A delegação do EMLER também visitou Brasília, Salvador, Fortaleza e São Paulo, reunindo-se com representantes do Estado e da sociedade civil, incluindo vítimas e seus familiares. O comunicado de imprensa emitido no final da missão chama a atenção para a forma como o perfilamento e a discriminação raciais prejudicam o acesso à justiça no Brasil.
“Apelamos por uma mudança transformadora em todo o sistema. O Governo Brasileiro deve reavaliar os procedimentos atuais de investigação da má conduta policial, desmantelar as desigualdades raciais sistêmicas e investir na abordagem direta das disparidades históricas que residem na raiz dessas questões”, disse o Sr. Juan Méndez, chefe da delegação do EMLER. “É imperativo que seja renovado um compromisso financeiro e estrutural para a implementação das decisões proferidas pelo Supremo Tribunal Federal e pela Corte Interamericana de Direitos Humanos relativas à ação policial nas favelas. Tratar das questões que afetam pessoas afrodescendentes de forma específica é indispensável para demonstrar uma dedicação sincera à solução desses desafios antigos” – continuou.
Testemunhos comoventes de pessoas que sofreram graves violências cometidas pela polícia em favelas e periferias do Brasil, combinados com injustiças históricas e não resolvidas, fornecem ao EMLER evidências robustas da atual falta de justiça e igualdade racial.

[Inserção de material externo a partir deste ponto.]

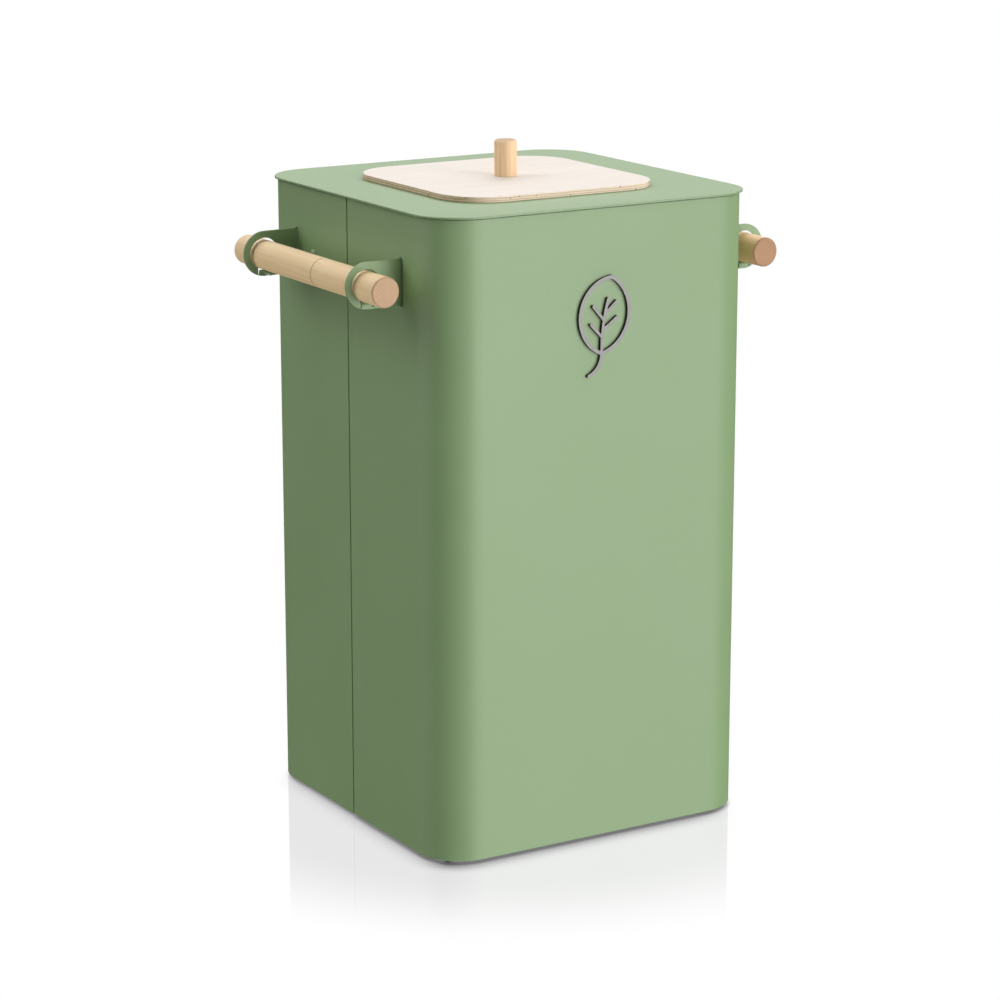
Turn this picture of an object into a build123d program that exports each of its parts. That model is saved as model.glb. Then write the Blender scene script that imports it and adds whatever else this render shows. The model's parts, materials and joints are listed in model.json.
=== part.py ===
# Square sheet-steel recycling bin with a plywood lid, a wooden knob and two wooden side handles.
# Millimetres, +Z up. Origin on the floor, at the middle of the bin's footprint.
# +Y is the back, -Y the front. The body splits at the middle of its depth:
# the rear half stands still and carries the base tray and the bag frame,
# the hood (front shell and top cover) draws forward off it, and the lid lifts off the cover.
from build123d import *
import os
import math

os.makedirs("parts", exist_ok=True)

# ---------------------------------------------------------------- driving dimensions
body_w = 350.0          # outside width of the shells, X
body_d = 350.0          # outside depth of the shells, Y
corner_r = 45.0         # outside radius of the upright corners
sheet = 1.2             # shell sheet
foot_gap = 3.0          # floor to the shells' bottom edge
cover_top = 619.0       # top face of the cover plate
cover_t = 2.0
cover_over = 3.0        # cover overhang past the shells
cover_gap = 1.3         # the rear shell's top edge to the cover
front_gap = 1.1         # the front shell's top edge to the cover
seam_gap = 2.0          # upright gap between the two shells
seam_recess = 1.3       # seam strips behind the front shell's inner face
flange_w = 12.0         # turned-in flanges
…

A avaliação do órgão internacional oferece ao Brasil a oportunidade de responder a esta situação, incorporando futuras recomendações e iniciando um processo de análise das causas profundas do racismo que permeia a sociedade e as instituições brasileiras. Para isso, enfrentar os abusos sem deixar de lado a lente do racismo estrutural e desenvolver práticas e leis antirracistas são medidas essenciais para promover a justiça racial e cumprir o princípio de não discriminação, estabelecido no direito internacional e cujo respeito exigirá do sistema de justiça e dos agentes da lei a mudança transformadora defendida pelo EMLER.